**REQUIREMENT**:
Search the listing below for the word "joints" and copy each line that holds it.

JSON records of objects
• • • • •

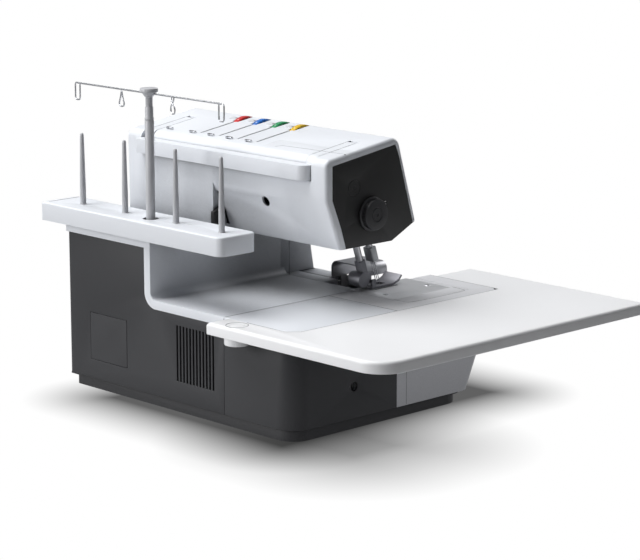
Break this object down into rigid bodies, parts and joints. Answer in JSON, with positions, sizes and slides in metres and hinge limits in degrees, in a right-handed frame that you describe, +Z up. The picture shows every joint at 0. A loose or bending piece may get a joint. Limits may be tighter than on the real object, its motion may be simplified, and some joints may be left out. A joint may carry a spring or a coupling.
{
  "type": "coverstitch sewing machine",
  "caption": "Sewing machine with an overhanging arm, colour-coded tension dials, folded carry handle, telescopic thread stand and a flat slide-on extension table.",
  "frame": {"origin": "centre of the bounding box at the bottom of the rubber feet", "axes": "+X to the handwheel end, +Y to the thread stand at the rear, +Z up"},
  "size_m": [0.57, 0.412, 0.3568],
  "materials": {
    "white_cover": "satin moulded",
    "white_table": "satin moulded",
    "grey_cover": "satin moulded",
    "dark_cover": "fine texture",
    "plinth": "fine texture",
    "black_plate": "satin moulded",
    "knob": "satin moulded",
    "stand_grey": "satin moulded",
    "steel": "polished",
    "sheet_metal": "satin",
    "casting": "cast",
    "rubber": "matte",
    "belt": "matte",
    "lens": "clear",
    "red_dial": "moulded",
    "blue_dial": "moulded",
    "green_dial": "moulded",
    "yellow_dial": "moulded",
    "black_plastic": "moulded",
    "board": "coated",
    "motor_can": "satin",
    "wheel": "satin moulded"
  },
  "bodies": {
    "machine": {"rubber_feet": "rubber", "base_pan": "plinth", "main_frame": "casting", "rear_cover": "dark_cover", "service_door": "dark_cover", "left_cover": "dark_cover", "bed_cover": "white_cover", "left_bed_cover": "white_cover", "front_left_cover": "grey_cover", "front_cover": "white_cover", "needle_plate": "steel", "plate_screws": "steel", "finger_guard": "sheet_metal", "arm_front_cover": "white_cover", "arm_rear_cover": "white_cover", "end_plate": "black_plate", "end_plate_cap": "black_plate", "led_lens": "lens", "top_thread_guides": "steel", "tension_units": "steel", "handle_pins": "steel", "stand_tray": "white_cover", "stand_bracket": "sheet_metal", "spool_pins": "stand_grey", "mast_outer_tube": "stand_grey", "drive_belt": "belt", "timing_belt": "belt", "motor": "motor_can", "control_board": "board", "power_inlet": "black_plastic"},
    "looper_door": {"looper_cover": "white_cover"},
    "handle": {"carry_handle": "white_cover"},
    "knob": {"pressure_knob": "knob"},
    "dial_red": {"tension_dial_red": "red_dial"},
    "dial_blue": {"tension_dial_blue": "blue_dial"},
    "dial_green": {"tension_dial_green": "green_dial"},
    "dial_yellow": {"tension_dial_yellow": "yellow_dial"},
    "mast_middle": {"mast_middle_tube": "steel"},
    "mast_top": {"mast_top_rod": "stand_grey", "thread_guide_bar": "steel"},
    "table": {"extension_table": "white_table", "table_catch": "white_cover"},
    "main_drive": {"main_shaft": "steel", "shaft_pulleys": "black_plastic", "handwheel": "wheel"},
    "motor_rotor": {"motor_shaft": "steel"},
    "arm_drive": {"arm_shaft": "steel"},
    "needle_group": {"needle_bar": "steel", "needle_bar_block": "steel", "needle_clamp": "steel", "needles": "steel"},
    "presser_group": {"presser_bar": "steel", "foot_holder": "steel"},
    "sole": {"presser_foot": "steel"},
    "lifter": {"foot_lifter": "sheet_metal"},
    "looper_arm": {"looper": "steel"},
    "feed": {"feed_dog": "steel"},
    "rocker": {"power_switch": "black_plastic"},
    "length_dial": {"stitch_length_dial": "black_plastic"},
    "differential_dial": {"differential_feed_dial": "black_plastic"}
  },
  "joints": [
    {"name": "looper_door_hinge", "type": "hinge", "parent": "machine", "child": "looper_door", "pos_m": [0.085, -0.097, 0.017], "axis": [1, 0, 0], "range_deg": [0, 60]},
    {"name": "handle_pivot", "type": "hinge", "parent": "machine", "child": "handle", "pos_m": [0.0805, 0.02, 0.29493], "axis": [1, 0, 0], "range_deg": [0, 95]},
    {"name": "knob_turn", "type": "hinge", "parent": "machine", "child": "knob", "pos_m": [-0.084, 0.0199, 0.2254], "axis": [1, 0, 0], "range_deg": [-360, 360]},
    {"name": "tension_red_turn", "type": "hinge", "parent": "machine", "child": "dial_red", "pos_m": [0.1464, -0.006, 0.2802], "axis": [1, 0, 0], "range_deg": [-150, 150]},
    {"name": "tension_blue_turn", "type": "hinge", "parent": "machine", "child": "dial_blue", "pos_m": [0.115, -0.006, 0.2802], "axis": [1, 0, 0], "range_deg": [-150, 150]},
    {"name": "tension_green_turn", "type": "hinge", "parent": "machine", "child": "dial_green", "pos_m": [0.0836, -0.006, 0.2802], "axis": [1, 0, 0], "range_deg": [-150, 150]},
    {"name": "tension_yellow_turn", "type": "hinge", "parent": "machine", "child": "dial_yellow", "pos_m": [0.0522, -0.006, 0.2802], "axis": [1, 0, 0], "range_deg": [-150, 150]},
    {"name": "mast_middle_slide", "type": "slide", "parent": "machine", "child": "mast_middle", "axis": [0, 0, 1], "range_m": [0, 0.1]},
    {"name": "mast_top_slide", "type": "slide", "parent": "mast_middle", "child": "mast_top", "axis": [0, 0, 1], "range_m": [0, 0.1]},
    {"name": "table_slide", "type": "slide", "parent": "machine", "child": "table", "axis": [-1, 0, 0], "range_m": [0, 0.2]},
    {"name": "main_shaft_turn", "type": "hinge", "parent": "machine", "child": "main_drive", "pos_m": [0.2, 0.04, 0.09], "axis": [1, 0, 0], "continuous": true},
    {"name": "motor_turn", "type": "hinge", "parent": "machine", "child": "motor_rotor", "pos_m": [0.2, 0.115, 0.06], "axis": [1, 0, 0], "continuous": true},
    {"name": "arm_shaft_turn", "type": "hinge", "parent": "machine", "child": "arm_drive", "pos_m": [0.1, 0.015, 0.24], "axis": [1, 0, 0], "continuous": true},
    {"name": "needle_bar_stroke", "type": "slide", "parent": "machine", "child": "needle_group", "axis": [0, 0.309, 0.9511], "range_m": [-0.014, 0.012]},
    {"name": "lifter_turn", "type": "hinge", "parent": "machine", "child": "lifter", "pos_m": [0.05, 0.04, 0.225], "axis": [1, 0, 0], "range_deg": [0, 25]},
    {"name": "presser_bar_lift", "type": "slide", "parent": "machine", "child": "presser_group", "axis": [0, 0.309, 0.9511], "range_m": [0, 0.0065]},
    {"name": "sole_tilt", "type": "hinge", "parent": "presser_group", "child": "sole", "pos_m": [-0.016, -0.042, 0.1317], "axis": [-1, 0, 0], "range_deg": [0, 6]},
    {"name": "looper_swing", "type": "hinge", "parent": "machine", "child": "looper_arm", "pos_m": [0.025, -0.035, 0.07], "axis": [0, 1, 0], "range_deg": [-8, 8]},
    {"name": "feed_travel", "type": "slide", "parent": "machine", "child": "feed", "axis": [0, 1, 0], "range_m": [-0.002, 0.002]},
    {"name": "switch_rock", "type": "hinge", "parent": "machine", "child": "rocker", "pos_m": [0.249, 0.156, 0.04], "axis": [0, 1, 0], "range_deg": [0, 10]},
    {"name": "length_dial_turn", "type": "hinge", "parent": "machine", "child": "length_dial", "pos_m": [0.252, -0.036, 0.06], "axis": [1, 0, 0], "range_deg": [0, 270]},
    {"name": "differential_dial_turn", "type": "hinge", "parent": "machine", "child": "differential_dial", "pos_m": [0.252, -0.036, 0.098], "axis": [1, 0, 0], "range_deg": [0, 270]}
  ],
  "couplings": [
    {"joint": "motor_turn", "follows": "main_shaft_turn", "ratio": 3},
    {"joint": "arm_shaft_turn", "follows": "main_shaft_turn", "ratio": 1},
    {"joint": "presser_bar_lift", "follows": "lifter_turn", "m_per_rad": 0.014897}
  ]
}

• • • • •

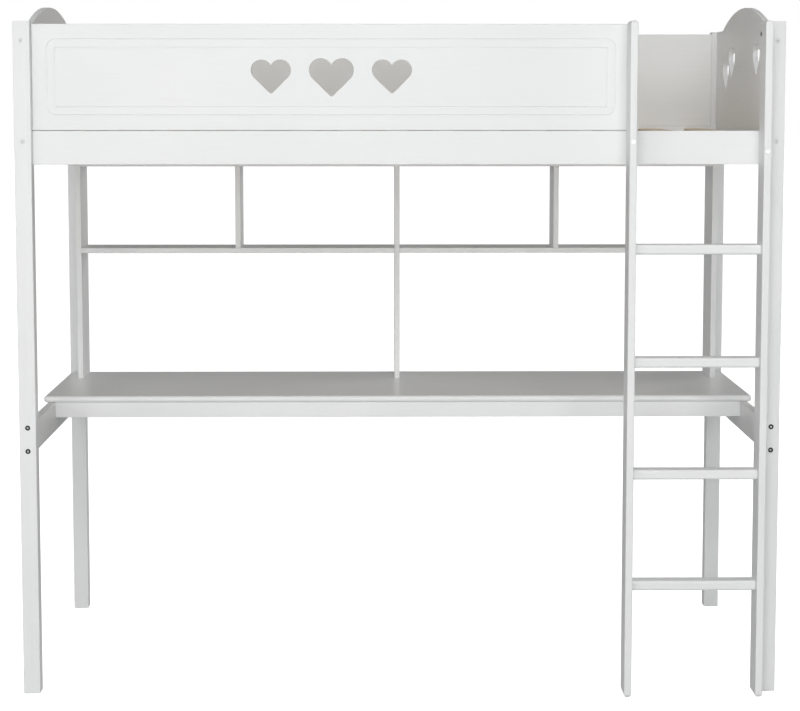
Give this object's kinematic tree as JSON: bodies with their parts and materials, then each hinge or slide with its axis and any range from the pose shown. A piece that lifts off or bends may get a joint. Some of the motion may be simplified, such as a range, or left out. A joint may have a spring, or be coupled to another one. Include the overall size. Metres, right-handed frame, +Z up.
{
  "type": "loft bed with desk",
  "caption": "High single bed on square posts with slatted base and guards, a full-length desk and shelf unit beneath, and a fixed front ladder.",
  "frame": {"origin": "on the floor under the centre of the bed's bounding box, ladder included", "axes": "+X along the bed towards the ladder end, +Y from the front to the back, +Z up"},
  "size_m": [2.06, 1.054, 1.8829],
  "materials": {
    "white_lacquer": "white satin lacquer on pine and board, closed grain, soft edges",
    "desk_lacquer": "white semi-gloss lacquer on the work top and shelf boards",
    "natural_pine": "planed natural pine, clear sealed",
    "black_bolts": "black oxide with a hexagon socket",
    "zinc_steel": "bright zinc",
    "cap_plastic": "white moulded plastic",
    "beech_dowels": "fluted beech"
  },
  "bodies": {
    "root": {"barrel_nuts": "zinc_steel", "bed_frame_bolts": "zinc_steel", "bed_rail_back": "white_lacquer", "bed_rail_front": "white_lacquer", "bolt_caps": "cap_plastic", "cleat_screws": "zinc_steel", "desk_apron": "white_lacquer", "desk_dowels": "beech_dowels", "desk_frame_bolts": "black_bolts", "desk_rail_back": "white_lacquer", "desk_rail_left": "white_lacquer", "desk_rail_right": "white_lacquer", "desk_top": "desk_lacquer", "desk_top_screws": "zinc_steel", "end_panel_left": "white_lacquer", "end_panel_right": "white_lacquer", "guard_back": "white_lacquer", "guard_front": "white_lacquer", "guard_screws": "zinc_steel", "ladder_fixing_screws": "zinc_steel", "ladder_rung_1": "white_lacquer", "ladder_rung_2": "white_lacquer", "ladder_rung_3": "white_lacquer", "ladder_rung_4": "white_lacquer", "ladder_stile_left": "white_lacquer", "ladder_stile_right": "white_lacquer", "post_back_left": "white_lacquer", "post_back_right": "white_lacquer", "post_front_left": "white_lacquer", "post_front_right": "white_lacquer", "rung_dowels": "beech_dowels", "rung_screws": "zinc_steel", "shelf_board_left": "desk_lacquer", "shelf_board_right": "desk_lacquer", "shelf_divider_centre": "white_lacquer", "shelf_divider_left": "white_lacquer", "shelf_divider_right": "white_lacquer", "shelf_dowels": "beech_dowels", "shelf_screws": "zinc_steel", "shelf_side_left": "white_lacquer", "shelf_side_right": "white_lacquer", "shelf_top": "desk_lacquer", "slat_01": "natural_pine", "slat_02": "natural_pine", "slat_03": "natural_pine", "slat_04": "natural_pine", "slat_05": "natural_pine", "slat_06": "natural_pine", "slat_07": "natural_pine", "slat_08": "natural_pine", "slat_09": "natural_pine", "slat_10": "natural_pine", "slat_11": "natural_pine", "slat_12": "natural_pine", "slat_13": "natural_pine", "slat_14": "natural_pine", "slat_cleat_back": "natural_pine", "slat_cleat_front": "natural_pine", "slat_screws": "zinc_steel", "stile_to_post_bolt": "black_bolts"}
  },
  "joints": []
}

• • • • •

**RESULT BELOW**:
Break this object down into rigid bodies, parts and joints. Answer in JSON, with positions, sizes and slides in metres and hinge limits in degrees, in a right-handed frame that you describe, +Z up. The picture shows every joint at 0. A loose or bending piece may get a joint. Limits may be tighter than on the real object, its motion may be simplified, and some joints may be left out. A joint may carry a spring or a coupling.
  "joints": [
  "joints": []